One of the most seismically active regions in the world -- and packed with more seismic instruments than any similar site -- the Parkfield area is home to residents accustomed to bolting paintings to the walls, securing glassware with double-sided tape and trying to make a buck off the ever-impending Big One.

“Eat here when it happens!” advertises the Parkfield Cafe, where $15.95 will buy you the “Magnitude 6” top sirloin. “Sleep here when it happens!” beckons Varian’s Parkfield Inn.

Although the quake caused relatively minor damage, a few partially crumbled ceilings and chimneys and the fresh memory of the magnitude 6.5 San Simeon quake, which killed two people in December in Paso Robles, 27 miles away, made Tuesday’s quake especially jarring for some.

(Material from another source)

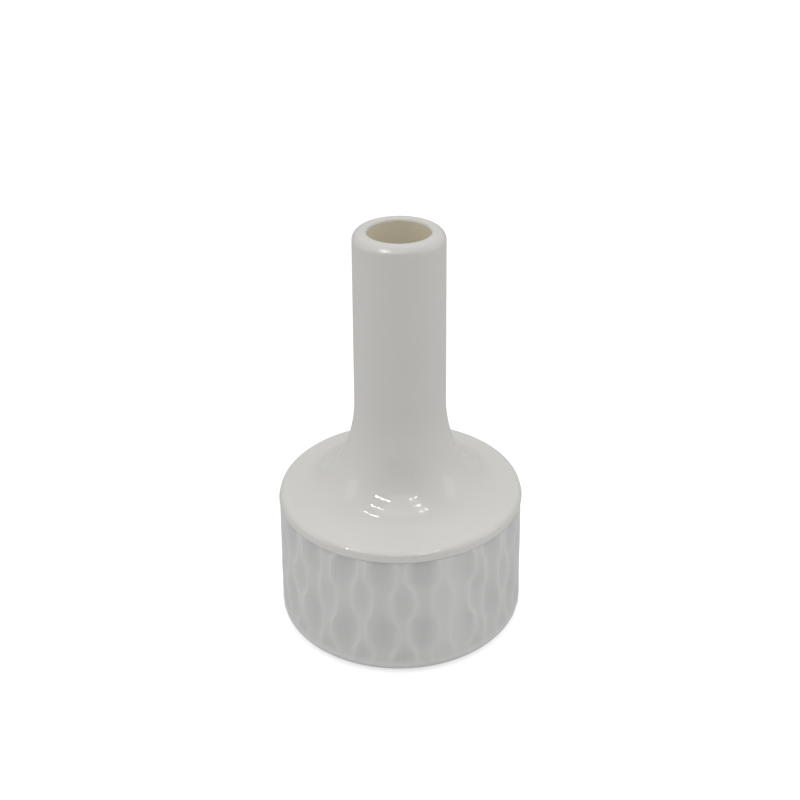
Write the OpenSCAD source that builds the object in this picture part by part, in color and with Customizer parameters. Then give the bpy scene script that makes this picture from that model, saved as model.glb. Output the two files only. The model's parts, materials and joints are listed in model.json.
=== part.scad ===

At the Work Family Ranch near Parkfield, the ceiling of the adobe house that Kelley Work’s grandfather had built in 1933 partially caved in. Vases and pictures smashed to the floor, forcing the Works to take up residence in a guest house on the property.

“I’m done being in this house,” Work said. “It scares me to death.”

Emotions were similarly strained in Paso Robles.

“We just had the you-know-what scared out of us again,” said Norma More, executive director of Paso Robles’ Main Street Assn. “But no damage so far. I just checked my two-story Victorian house. I’m in the process of repairing the cracks from the last one, and there aren’t any new ones I could see.”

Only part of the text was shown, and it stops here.